**** Given information

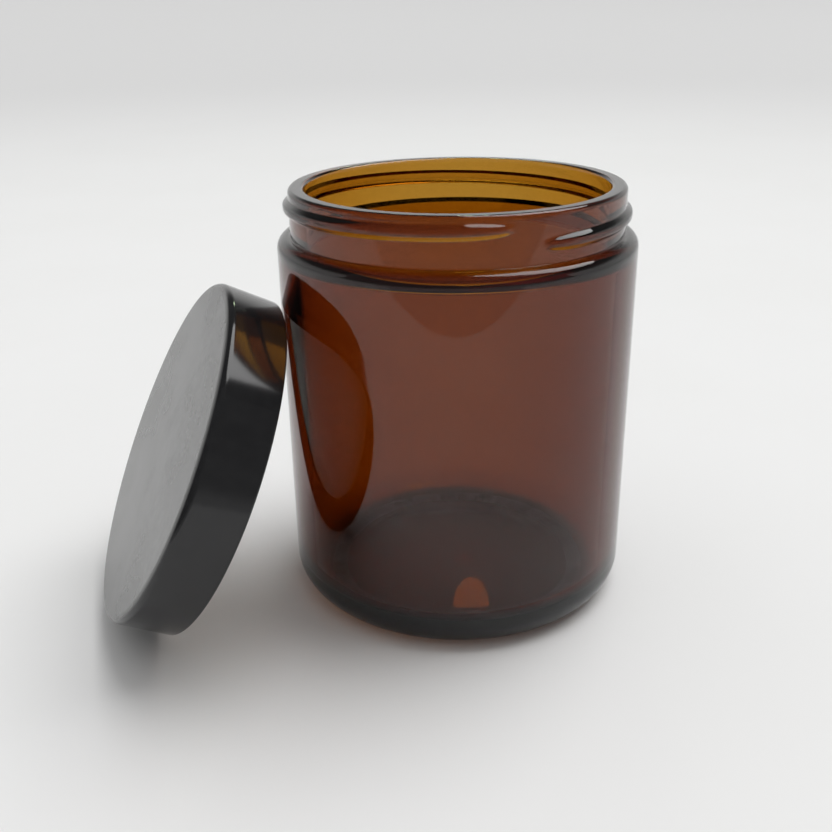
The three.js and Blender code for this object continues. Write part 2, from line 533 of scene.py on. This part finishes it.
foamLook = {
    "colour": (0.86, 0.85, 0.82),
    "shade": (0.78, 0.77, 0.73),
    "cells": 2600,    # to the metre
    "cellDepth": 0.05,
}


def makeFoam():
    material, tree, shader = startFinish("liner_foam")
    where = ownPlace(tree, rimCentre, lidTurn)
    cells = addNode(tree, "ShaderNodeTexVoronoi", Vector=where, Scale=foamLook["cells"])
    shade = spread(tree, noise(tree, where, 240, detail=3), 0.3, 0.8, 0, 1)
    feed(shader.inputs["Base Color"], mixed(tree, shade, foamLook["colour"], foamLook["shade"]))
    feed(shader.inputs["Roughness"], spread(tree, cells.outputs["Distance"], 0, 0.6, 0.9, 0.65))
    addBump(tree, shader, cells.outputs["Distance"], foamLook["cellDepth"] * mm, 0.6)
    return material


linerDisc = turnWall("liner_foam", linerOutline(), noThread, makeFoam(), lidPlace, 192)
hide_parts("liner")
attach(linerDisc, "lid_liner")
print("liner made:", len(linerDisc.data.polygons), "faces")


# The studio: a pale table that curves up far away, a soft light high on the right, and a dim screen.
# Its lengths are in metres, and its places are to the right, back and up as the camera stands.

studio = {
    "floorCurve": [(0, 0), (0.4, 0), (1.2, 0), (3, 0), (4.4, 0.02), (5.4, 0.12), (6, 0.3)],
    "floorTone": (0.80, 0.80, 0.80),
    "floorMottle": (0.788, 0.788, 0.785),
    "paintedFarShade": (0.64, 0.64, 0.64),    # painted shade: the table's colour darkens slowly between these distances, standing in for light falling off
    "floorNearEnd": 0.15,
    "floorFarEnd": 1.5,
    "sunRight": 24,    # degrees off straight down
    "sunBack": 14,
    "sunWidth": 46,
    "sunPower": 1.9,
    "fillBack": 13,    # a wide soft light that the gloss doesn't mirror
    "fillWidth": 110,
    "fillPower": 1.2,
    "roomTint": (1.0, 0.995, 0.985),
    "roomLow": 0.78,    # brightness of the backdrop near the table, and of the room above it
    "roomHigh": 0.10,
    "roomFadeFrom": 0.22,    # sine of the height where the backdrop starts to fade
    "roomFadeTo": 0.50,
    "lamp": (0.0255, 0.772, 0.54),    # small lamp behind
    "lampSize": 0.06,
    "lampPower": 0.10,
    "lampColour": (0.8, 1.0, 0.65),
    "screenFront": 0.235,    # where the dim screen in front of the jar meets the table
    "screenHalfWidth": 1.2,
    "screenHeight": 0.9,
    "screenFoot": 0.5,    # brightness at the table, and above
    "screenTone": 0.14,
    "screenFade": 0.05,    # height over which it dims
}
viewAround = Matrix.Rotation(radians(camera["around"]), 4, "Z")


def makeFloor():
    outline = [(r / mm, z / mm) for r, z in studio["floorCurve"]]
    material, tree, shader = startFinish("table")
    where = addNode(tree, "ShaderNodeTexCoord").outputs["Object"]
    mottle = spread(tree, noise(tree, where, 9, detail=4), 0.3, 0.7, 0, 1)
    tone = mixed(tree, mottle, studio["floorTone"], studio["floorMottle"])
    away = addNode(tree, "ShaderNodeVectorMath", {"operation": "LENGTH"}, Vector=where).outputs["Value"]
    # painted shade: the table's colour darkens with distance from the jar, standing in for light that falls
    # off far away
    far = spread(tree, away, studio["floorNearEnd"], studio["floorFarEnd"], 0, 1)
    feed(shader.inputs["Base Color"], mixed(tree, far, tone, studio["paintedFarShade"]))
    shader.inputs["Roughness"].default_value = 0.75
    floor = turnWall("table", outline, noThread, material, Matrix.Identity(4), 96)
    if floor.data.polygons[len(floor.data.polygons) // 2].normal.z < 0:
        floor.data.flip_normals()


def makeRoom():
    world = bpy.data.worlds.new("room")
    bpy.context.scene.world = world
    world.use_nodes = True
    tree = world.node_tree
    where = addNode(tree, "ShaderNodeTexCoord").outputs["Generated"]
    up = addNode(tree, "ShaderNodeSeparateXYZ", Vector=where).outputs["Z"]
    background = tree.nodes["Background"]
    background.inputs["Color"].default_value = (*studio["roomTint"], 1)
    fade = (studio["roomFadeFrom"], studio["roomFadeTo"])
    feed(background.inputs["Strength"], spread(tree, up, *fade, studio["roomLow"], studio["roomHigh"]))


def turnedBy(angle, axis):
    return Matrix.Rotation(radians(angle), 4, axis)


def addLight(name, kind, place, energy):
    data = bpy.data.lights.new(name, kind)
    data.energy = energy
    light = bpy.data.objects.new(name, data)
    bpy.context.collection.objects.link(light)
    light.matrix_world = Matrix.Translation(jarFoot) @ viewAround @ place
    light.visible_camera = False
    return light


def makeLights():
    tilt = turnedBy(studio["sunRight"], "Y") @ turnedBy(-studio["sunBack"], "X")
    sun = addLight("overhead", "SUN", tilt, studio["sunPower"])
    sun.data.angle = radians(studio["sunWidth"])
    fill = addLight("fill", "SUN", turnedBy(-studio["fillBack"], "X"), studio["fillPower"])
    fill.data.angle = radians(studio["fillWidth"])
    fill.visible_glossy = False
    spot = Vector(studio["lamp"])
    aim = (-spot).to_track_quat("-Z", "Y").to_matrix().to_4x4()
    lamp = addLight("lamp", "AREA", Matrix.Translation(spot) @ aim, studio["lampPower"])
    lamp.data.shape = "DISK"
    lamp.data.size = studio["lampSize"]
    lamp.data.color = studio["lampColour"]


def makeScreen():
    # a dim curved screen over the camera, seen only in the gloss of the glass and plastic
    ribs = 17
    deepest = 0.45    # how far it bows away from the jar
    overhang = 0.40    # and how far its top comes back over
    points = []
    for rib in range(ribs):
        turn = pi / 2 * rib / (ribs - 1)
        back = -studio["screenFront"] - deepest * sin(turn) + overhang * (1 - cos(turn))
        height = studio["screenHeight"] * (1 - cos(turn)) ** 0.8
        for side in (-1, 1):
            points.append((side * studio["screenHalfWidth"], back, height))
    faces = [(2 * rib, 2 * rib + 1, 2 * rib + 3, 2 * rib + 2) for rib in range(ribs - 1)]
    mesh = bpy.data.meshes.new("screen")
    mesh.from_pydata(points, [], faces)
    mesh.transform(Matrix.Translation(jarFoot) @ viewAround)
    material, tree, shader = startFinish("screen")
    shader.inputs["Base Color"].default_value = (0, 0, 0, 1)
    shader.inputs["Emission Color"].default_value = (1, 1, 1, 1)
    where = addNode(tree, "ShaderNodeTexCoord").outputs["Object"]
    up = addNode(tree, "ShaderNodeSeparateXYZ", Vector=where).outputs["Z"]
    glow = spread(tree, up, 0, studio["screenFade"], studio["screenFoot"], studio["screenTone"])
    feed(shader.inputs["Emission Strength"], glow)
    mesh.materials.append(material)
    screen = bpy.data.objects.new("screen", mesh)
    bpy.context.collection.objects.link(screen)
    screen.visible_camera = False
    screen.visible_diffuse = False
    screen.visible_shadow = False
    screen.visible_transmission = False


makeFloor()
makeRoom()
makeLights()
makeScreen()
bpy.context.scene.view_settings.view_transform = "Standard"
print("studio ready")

********

### Given problem
Extract each line from the listing above, please, and repeat it exactly.

### Answer to the problem
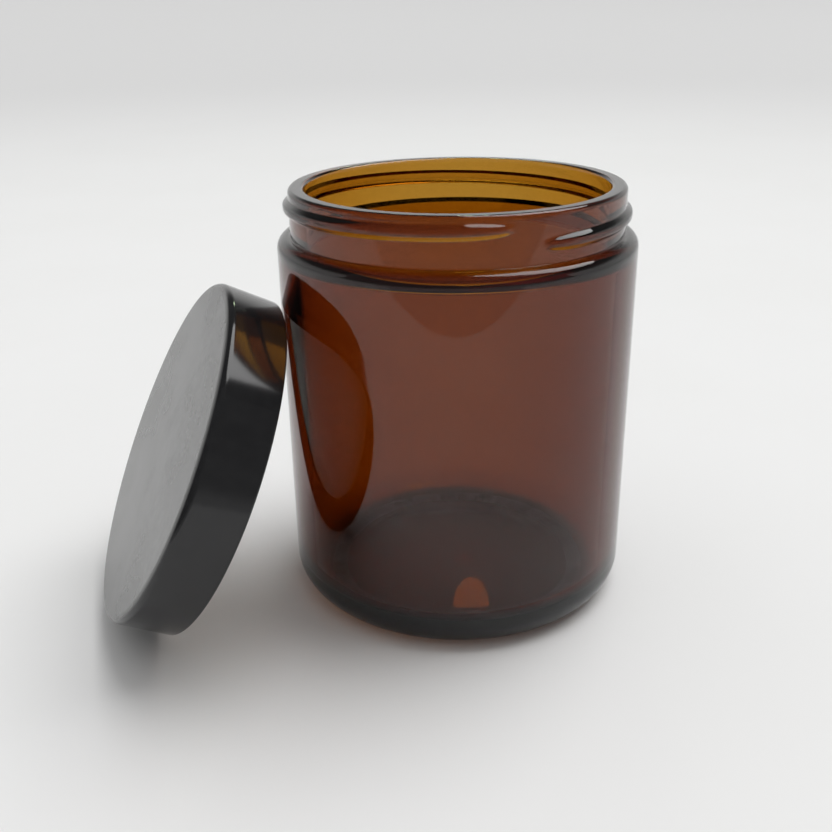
The three.js and Blender code for this object continues. Write part 2, from line 533 of scene.py on. This part finishes it.
foamLook = {
    "colour": (0.86, 0.85, 0.82),
    "shade": (0.78, 0.77, 0.73),
    "cells": 2600,    # to the metre
    "cellDepth": 0.05,
}


def makeFoam():
    material, tree, shader = startFinish("liner_foam")
    where = ownPlace(tree, rimCentre, lidTurn)
    cells = addNode(tree, "ShaderNodeTexVoronoi", Vector=where, Scale=foamLook["cells"])
    shade = spread(tree, noise(tree, where, 240, detail=3), 0.3, 0.8, 0, 1)
    feed(shader.inputs["Base Color"], mixed(tree, shade, foamLook["colour"], foamLook["shade"]))
    feed(shader.inputs["Roughness"], spread(tree, cells.outputs["Distance"], 0, 0.6, 0.9, 0.65))
    addBump(tree, shader, cells.outputs["Distance"], foamLook["cellDepth"] * mm, 0.6)
    return material


linerDisc = turnWall("liner_foam", linerOutline(), noThread, makeFoam(), lidPlace, 192)
hide_parts("liner")
attach(linerDisc, "lid_liner")
print("liner made:", len(linerDisc.data.polygons), "faces")


# The studio: a pale table that curves up far away, a soft light high on the right, and a dim screen.
# Its lengths are in metres, and its places are to the right, back and up as the camera stands.

studio = {
    "floorCurve": [(0, 0), (0.4, 0), (1.2, 0), (3, 0), (4.4, 0.02), (5.4, 0.12), (6, 0.3)],
    "floorTone": (0.80, 0.80, 0.80),
    "floorMottle": (0.788, 0.788, 0.785),
    "paintedFarShade": (0.64, 0.64, 0.64),    # painted shade: the table's colour darkens slowly between these distances, standing in for light falling off
    "floorNearEnd": 0.15,
    "floorFarEnd": 1.5,
    "sunRight": 24,    # degrees off straight down
    "sunBack": 14,
    "sunWidth": 46,
    "sunPower": 1.9,
    "fillBack": 13,    # a wide soft light that the gloss doesn't mirror
    "fillWidth": 110,
    "fillPower": 1.2,
    "roomTint": (1.0, 0.995, 0.985),
    "roomLow": 0.78,    # brightness of the backdrop near the table, and of the room above it
    "roomHigh": 0.10,
    "roomFadeFrom": 0.22,    # sine of the height where the backdrop starts to fade
    "roomFadeTo": 0.50,
    "lamp": (0.0255, 0.772, 0.54),    # small lamp behind
    "lampSize": 0.06,
    "lampPower": 0.10,
    "lampColour": (0.8, 1.0, 0.65),
    "screenFront": 0.235,    # where the dim screen in front of the jar meets the table
    "screenHalfWidth": 1.2,
    "screenHeight": 0.9,
    "screenFoot": 0.5,    # brightness at the table, and above
    "screenTone": 0.14,
    "screenFade": 0.05,    # height over which it dims
}
viewAround = Matrix.Rotation(radians(camera["around"]), 4, "Z")


def makeFloor():
    outline = [(r / mm, z / mm) for r, z in studio["floorCurve"]]
    material, tree, shader = startFinish("table")
    where = addNode(tree, "ShaderNodeTexCoord").outputs["Object"]
    mottle = spread(tree, noise(tree, where, 9, detail=4), 0.3, 0.7, 0, 1)
    tone = mixed(tree, mottle, studio["floorTone"], studio["floorMottle"])
    away = addNode(tree, "ShaderNodeVectorMath", {"operation": "LENGTH"}, Vector=where).outputs["Value"]
    # painted shade: the table's colour darkens with distance from the jar, standing in for light that falls
    # off far away
    far = spread(tree, away, studio["floorNearEnd"], studio["floorFarEnd"], 0, 1)
    feed(shader.inputs["Base Color"], mixed(tree, far, tone, studio["paintedFarShade"]))
    shader.inputs["Roughness"].default_value = 0.75
    floor = turnWall("table", outline, noThread, material, Matrix.Identity(4), 96)
    if floor.data.polygons[len(floor.data.polygons) // 2].normal.z < 0:
        floor.data.flip_normals()


def makeRoom():
    world = bpy.data.worlds.new("room")
    bpy.context.scene.world = world
    world.use_nodes = True
    tree = world.node_tree
    where = addNode(tree, "ShaderNodeTexCoord").outputs["Generated"]
    up = addNode(tree, "ShaderNodeSeparateXYZ", Vector=where).outputs["Z"]
    background = tree.nodes["Background"]
    background.inputs["Color"].default_value = (*studio["roomTint"], 1)
    fade = (studio["roomFadeFrom"], studio["roomFadeTo"])
    feed(background.inputs["Strength"], spread(tree, up, *fade, studio["roomLow"], studio["roomHigh"]))


def turnedBy(angle, axis):
    return Matrix.Rotation(radians(angle), 4, axis)


def addLight(name, kind, place, energy):
    data = bpy.data.lights.new(name, kind)
    data.energy = energy
    light = bpy.data.objects.new(name, data)
    bpy.context.collection.objects.link(light)
    light.matrix_world = Matrix.Translation(jarFoot) @ viewAround @ place
    light.visible_camera = False
    return light


def makeLights():
    tilt = turnedBy(studio["sunRight"], "Y") @ turnedBy(-studio["sunBack"], "X")
    sun = addLight("overhead", "SUN", tilt, studio["sunPower"])
    sun.data.angle = radians(studio["sunWidth"])
    fill = addLight("fill", "SUN", turnedBy(-studio["fillBack"], "X"), studio["fillPower"])
    fill.data.angle = radians(studio["fillWidth"])
    fill.visible_glossy = False
    spot = Vector(studio["lamp"])
    aim = (-spot).to_track_quat("-Z", "Y").to_matrix().to_4x4()
    lamp = addLight("lamp", "AREA", Matrix.Translation(spot) @ aim, studio["lampPower"])
    lamp.data.shape = "DISK"
    lamp.data.size = studio["lampSize"]
    lamp.data.color = studio["lampColour"]


def makeScreen():
    # a dim curved screen over the camera, seen only in the gloss of the glass and plastic
    ribs = 17
    deepest = 0.45    # how far it bows away from the jar
    overhang = 0.40    # and how far its top comes back over
    points = []
    for rib in range(ribs):
        turn = pi / 2 * rib / (ribs - 1)
        back = -studio["screenFront"] - deepest * sin(turn) + overhang * (1 - cos(turn))
        height = studio["screenHeight"] * (1 - cos(turn)) ** 0.8
        for side in (-1, 1):
            points.append((side * studio["screenHalfWidth"], back, height))
    faces = [(2 * rib, 2 * rib + 1, 2 * rib + 3, 2 * rib + 2) for rib in range(ribs - 1)]
    mesh = bpy.data.meshes.new("screen")
    mesh.from_pydata(points, [], faces)
    mesh.transform(Matrix.Translation(jarFoot) @ viewAround)
    material, tree, shader = startFinish("screen")
    shader.inputs["Base Color"].default_value = (0, 0, 0, 1)
    shader.inputs["Emission Color"].default_value = (1, 1, 1, 1)
    where = addNode(tree, "ShaderNodeTexCoord").outputs["Object"]
    up = addNode(tree, "ShaderNodeSeparateXYZ", Vector=where).outputs["Z"]
    glow = spread(tree, up, 0, studio["screenFade"], studio["screenFoot"], studio["screenTone"])
    feed(shader.inputs["Emission Strength"], glow)
    mesh.materials.append(material)
    screen = bpy.data.objects.new("screen", mesh)
    bpy.context.collection.objects.link(screen)
    screen.visible_camera = False
    screen.visible_diffuse = False
    screen.visible_shadow = False
    screen.visible_transmission = False


makeFloor()
makeRoom()
makeLights()
makeScreen()
bpy.context.scene.view_settings.view_transform = "Standard"
print("studio ready")